Copy out each line of the data that holds the word "with".

##########

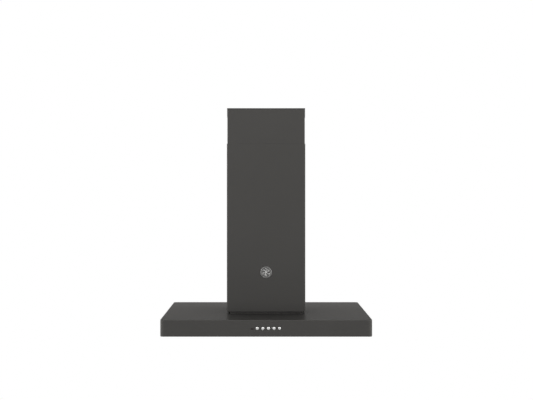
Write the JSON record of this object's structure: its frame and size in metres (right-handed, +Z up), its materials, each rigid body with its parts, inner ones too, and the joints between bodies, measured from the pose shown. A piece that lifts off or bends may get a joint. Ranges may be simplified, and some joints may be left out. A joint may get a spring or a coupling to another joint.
{
  "type": "island range hood",
  "caption": "Ceiling-hung range hood: flat box canopy with push buttons, telescoping rectangular chimney, centrifugal blower, tilting baffle filters and corner lamps.",
  "frame": {"origin": "centre of the ceiling plate's upper face, on the ceiling plane", "axes": "+Z up into the ceiling, -Y towards the user at the control side, +X to the user's right"},
  "size_m": [0.9, 0.703, 0.984],
  "materials": {
    "graphite_paint": "satin carbon-grey coating",
    "dark_steel": "satin black",
    "zinc_steel": "zinc-plated sheet",
    "fastener": "zinc-plated, bright",
    "dark_fastener": "coated to match the covers",
    "magnet": "nickel-plated",
    "grey_plastic": "moulded, fine texture",
    "black_plastic": "moulded, fine texture",
    "white_plastic": "moulded, smooth",
    "motor_case": "grey enamel",
    "gland_rubber": "black",
    "circuit_board": "solder-resist green",
    "smoked_lens": "dark smoked",
    "lamp_aluminium": "die-cast",
    "lamp_glass": "frosted",
    "filter_steel": "brushed",
    "cable_sheath": "matt sheath",
    "badge_metal": "satin nickel",
    "wheel_aluminium": "rolled sheet",
    "button_chrome": "polished"
  },
  "bodies": {
    "ceiling_mount": {"ceiling_plate": "dark_steel", "upper_posts": "zinc_steel", "upper_brace": "zinc_steel", "upper_post_bolts": "fastener", "upper_cover_front": "graphite_paint", "upper_cover_rear": "graphite_paint", "upper_cover_screws": "dark_fastener"},
    "hood": {"lower_posts": "zinc_steel", "lower_brace": "zinc_steel", "frame_clamp_bolts": "fastener", "post_foot_bolts": "fastener", "canopy_shell": "graphite_paint", "chimney_collar": "dark_steel", "underside_panel": "graphite_paint", "panel_screws": "fastener", "filter_rails": "zinc_steel", "filter_magnets": "magnet", "motor_box": "zinc_steel", "motor_box_bolts": "fastener", "scroll_left": "grey_plastic", "scroll_right": "grey_plastic", "inlet_rings": "black_plastic", "blower_bolts": "fastener", "motor": "motor_case", "motor_bracket": "zinc_steel", "capacitor": "white_plastic", "outlet_spigot": "black_plastic", "damper_rod": "fastener", "junction_box": "black_plastic", "junction_box_lid": "black_plastic", "cable_gland": "gland_rubber", "terminal_block": "white_plastic", "control_box": "black_plastic", "button_guide": "black_plastic", "switch_board": "circuit_board", "indicator_lens": "smoked_lens", "led_driver": "white_plastic", "lamp_housings": "lamp_aluminium", "lamp_lenses": "lamp_glass", "lamp_bezels": "filter_steel", "wiring": "cable_sheath"},
    "lower_cover": {"lower_cover_front": "graphite_paint", "lower_cover_rear": "graphite_paint", "lower_cover_screws": "dark_fastener", "badge": "badge_metal"},
    "impeller": {"impeller_wheel": "wheel_aluminium", "rotor_shaft": "fastener"},
    "damper_front": {"damper_flap_front": "grey_plastic"},
    "damper_rear": {"damper_flap_rear": "grey_plastic"},
    "left_filter": {"left_filter_frame": "filter_steel", "left_filter_baffles": "filter_steel", "left_filter_handle": "filter_steel"},
    "right_filter": {"right_filter_frame": "filter_steel", "right_filter_baffles": "filter_steel", "right_filter_handle": "filter_steel"},
    "off_button": {"button_off": "button_chrome"},
    "low_button": {"button_low": "button_chrome"},
    "medium_button": {"button_medium": "button_chrome"},
    "high_button": {"button_high": "button_chrome"},
    "light_button": {"button_light": "button_chrome"}
  },
  "joints": [
    {"name": "height_adjust", "type": "slide", "parent": "ceiling_mount", "child": "hood", "axis": [0, 0, 1], "range_m": [-0.24, 0.055]},
    {"name": "lower_cover_lift", "type": "slide", "parent": "hood", "child": "lower_cover", "axis": [0, 0, 1], "range_m": [0, 0.06]},
    {"name": "impeller_spin", "type": "hinge", "parent": "hood", "child": "impeller", "pos_m": [0, -0.008, -0.8], "axis": [1, 0, 0], "continuous": true},
    {"name": "damper_front_swing", "type": "hinge", "parent": "hood", "child": "damper_front", "pos_m": [0, 0.032, -0.568], "axis": [-1, 0, 0], "range_deg": [0, 75]},
    {"name": "damper_rear_swing", "type": "hinge", "parent": "hood", "child": "damper_rear", "pos_m": [0, 0.032, -0.568], "axis": [1, 0, 0], "range_deg": [0, 75]},
    {"name": "left_filter_tilt", "type": "hinge", "parent": "hood", "child": "left_filter", "pos_m": [-0.172, 0.211, -0.9655], "axis": [1, 0, 0], "range_deg": [0, 60]},
    {"name": "right_filter_tilt", "type": "hinge", "parent": "hood", "child": "right_filter", "pos_m": [0.172, 0.211, -0.9655], "axis": [1, 0, 0], "range_deg": [0, 60]},
    {"name": "off_button_press", "type": "slide", "parent": "hood", "child": "off_button", "axis": [0, 1, 0], "range_m": [0, 0.0025], "stiffness_N_per_m": 300},
    {"name": "low_button_press", "type": "slide", "parent": "hood", "child": "low_button", "axis": [0, 1, 0], "range_m": [0, 0.0025], "stiffness_N_per_m": 300},
    {"name": "medium_button_press", "type": "slide", "parent": "hood", "child": "medium_button", "axis": [0, 1, 0], "range_m": [0, 0.0025], "stiffness_N_per_m": 300},
    {"name": "high_button_press", "type": "slide", "parent": "hood", "child": "high_button", "axis": [0, 1, 0], "range_m": [0, 0.0025], "stiffness_N_per_m": 300},
    {"name": "light_button_press", "type": "slide", "parent": "hood", "child": "light_button", "axis": [0, 1, 0], "range_m": [0, 0.0025], "stiffness_N_per_m": 300}
  ]
}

##########

» **Exercise response**:
Write the JSON record of this object's structure: its frame and size in metres (right-handed, +Z up), its materials, each rigid body with its parts, inner ones too, and the joints between bodies, measured from the pose shown. A piece that lifts off or bends may get a joint. Ranges may be simplified, and some joints may be left out. A joint may get a spring or a coupling to another joint.
  "caption": "Ceiling-hung range hood: flat box canopy with push buttons, telescoping rectangular chimney, centrifugal blower, tilting baffle filters and corner lamps.",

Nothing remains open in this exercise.